#### Listed records

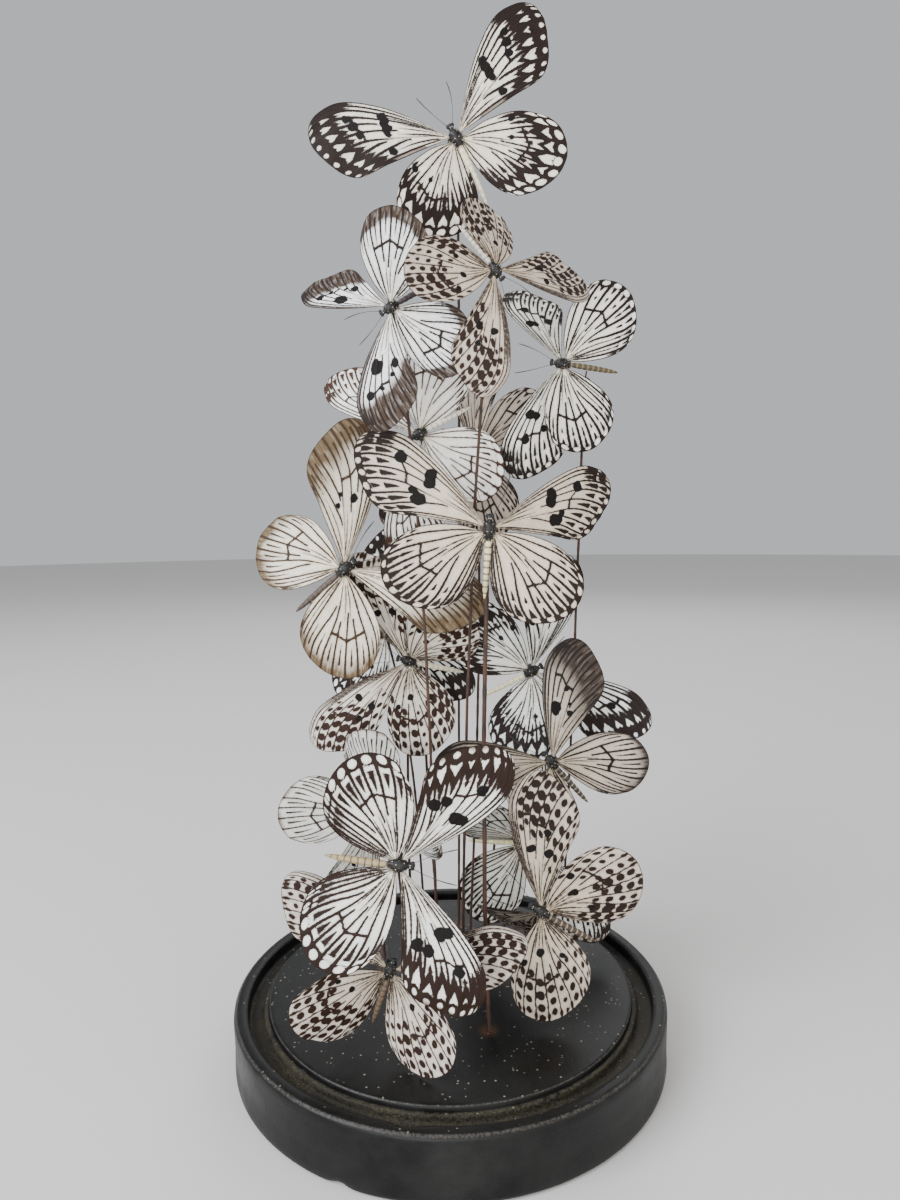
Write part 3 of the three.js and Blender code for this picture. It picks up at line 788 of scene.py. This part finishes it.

########
#### Listed records

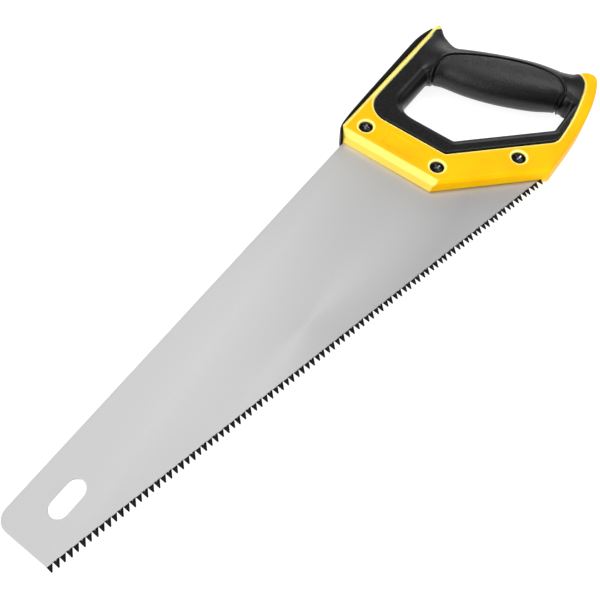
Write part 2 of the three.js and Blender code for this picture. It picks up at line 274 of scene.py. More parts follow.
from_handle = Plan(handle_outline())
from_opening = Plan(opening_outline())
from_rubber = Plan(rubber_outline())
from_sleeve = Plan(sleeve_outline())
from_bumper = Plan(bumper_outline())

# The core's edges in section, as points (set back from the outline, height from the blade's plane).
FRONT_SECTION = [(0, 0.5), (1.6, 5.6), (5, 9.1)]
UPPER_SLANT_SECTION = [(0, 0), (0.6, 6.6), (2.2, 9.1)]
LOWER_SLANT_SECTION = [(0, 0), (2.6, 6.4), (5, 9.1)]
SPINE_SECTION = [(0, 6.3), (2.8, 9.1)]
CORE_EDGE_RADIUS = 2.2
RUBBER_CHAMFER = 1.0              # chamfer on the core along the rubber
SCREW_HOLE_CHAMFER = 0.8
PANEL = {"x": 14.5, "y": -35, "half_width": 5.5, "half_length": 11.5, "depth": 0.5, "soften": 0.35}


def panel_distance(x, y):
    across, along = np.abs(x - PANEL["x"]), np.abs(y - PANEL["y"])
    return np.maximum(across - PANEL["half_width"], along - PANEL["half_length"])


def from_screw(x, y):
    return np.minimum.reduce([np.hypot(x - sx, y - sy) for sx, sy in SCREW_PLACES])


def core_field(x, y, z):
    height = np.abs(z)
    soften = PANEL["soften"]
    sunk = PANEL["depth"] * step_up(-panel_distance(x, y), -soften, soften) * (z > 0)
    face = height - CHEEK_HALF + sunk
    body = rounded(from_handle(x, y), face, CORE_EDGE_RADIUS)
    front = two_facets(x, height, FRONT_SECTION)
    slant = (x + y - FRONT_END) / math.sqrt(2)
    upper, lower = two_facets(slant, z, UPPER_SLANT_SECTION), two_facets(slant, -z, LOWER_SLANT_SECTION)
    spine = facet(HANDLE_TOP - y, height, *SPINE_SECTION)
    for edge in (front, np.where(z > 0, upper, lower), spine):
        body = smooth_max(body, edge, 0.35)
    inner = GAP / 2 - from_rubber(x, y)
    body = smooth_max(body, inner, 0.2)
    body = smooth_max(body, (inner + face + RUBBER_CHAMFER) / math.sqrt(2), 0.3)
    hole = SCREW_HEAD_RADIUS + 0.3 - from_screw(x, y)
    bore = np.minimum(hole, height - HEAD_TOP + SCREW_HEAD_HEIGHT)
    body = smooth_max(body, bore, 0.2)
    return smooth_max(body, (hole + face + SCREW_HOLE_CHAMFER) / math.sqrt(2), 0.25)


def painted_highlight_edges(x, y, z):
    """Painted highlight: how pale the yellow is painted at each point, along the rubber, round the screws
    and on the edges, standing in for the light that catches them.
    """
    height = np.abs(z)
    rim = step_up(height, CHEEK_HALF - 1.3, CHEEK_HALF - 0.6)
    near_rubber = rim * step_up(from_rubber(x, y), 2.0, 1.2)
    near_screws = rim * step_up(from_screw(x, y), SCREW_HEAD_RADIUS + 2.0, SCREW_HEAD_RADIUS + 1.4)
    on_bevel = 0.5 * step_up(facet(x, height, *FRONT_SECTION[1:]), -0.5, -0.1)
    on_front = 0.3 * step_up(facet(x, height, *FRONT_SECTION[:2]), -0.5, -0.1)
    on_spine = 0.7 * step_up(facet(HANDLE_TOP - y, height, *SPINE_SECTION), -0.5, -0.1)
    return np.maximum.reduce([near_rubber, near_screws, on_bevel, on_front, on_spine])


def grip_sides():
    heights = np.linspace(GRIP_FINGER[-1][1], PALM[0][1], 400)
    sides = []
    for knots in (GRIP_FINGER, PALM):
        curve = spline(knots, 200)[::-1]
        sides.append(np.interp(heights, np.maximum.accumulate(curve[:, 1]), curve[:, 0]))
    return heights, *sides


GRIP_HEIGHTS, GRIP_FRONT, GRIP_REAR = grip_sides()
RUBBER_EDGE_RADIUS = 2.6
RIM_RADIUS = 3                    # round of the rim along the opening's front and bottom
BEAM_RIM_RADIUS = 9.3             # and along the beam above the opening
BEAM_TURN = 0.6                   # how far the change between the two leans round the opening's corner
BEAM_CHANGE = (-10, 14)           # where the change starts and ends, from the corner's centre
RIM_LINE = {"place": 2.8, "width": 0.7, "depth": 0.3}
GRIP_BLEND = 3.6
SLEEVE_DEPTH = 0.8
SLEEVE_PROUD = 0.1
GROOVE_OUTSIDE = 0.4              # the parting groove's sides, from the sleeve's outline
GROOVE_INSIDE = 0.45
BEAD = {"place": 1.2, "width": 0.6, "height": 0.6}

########

**Aim of the task:** Write out only the lines that run from the line containing "Write part 2" through the line containing "from_bumper = Plan(bumper_outline())", both included, exactly as they appear above.

**Exercise response:**
Write part 2 of the three.js and Blender code for this picture. It picks up at line 274 of scene.py. More parts follow.
from_handle = Plan(handle_outline())
from_opening = Plan(opening_outline())
from_rubber = Plan(rubber_outline())
from_sleeve = Plan(sleeve_outline())
from_bumper = Plan(bumper_outline())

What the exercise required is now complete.